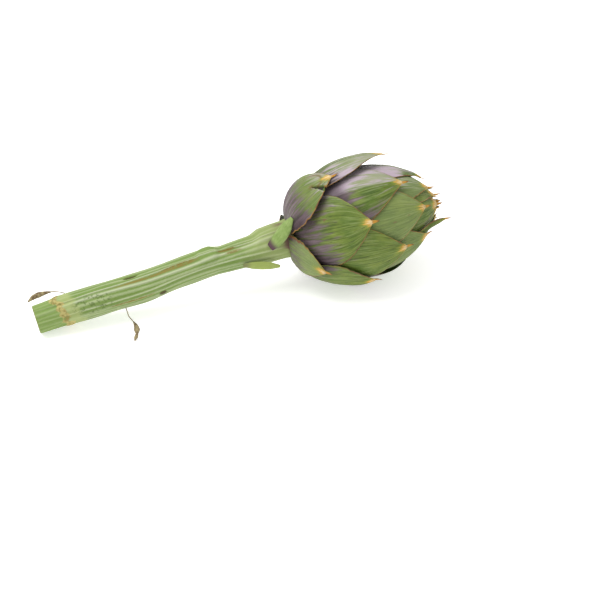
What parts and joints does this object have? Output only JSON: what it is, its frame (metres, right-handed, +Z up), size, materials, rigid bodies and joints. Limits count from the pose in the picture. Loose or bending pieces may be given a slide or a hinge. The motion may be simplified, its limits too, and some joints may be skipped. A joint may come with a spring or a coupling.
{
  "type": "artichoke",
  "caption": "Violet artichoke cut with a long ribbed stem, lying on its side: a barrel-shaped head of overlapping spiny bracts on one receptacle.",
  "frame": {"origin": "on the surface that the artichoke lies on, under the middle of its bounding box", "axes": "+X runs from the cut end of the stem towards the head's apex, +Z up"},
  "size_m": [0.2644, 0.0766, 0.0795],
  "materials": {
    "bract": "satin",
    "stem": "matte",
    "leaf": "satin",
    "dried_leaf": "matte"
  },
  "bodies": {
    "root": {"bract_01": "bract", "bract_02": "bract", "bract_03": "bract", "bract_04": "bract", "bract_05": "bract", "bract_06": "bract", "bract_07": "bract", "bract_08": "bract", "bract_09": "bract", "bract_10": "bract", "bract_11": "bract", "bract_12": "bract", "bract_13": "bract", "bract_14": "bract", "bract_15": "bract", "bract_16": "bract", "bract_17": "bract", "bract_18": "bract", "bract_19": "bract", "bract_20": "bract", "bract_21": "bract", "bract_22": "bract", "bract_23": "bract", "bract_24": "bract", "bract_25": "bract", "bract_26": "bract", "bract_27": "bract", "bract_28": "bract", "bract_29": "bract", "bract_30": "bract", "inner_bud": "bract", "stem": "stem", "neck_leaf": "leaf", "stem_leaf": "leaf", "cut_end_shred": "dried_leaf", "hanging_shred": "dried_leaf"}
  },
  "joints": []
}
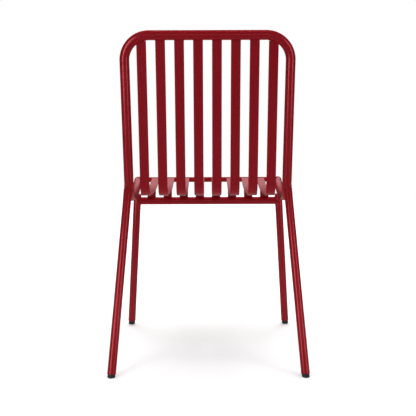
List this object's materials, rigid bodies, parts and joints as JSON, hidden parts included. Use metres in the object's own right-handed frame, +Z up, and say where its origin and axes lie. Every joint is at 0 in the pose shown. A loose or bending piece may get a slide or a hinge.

☆ ☆ ☆ ☆

#### Problem statement:
Print the listing above in its entirety, with every line exact.

#### Finished exercise:
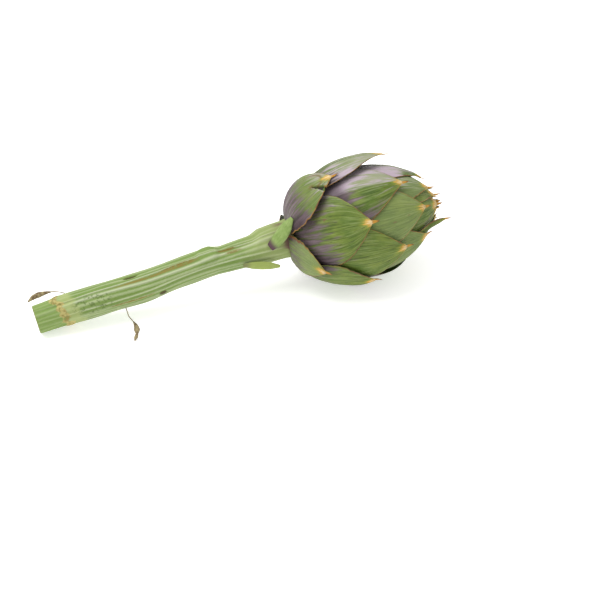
What parts and joints does this object have? Output only JSON: what it is, its frame (metres, right-handed, +Z up), size, materials, rigid bodies and joints. Limits count from the pose in the picture. Loose or bending pieces may be given a slide or a hinge. The motion may be simplified, its limits too, and some joints may be skipped. A joint may come with a spring or a coupling.
{
  "type": "artichoke",
  "caption": "Violet artichoke cut with a long ribbed stem, lying on its side: a barrel-shaped head of overlapping spiny bracts on one receptacle.",
  "frame": {"origin": "on the surface that the artichoke lies on, under the middle of its bounding box", "axes": "+X runs from the cut end of the stem towards the head's apex, +Z up"},
  "size_m": [0.2644, 0.0766, 0.0795],
  "materials": {
    "bract": "satin",
    "stem": "matte",
    "leaf": "satin",
    "dried_leaf": "matte"
  },
  "bodies": {
    "root": {"bract_01": "bract", "bract_02": "bract", "bract_03": "bract", "bract_04": "bract", "bract_05": "bract", "bract_06": "bract", "bract_07": "bract", "bract_08": "bract", "bract_09": "bract", "bract_10": "bract", "bract_11": "bract", "bract_12": "bract", "bract_13": "bract", "bract_14": "bract", "bract_15": "bract", "bract_16": "bract", "bract_17": "bract", "bract_18": "bract", "bract_19": "bract", "bract_20": "bract", "bract_21": "bract", "bract_22": "bract", "bract_23": "bract", "bract_24": "bract", "bract_25": "bract", "bract_26": "bract", "bract_27": "bract", "bract_28": "bract", "bract_29": "bract", "bract_30": "bract", "inner_bud": "bract", "stem": "stem", "neck_leaf": "leaf", "stem_leaf": "leaf", "cut_end_shred": "dried_leaf", "hanging_shred": "dried_leaf"}
  },
  "joints": []
}
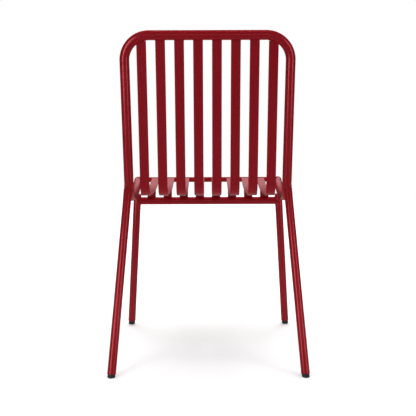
List this object's materials, rigid bodies, parts and joints as JSON, hidden parts included. Use metres in the object's own right-handed frame, +Z up, and say where its origin and axes lie. Every joint is at 0 in the pose shown. A loose or bending piece may get a slide or a hinge.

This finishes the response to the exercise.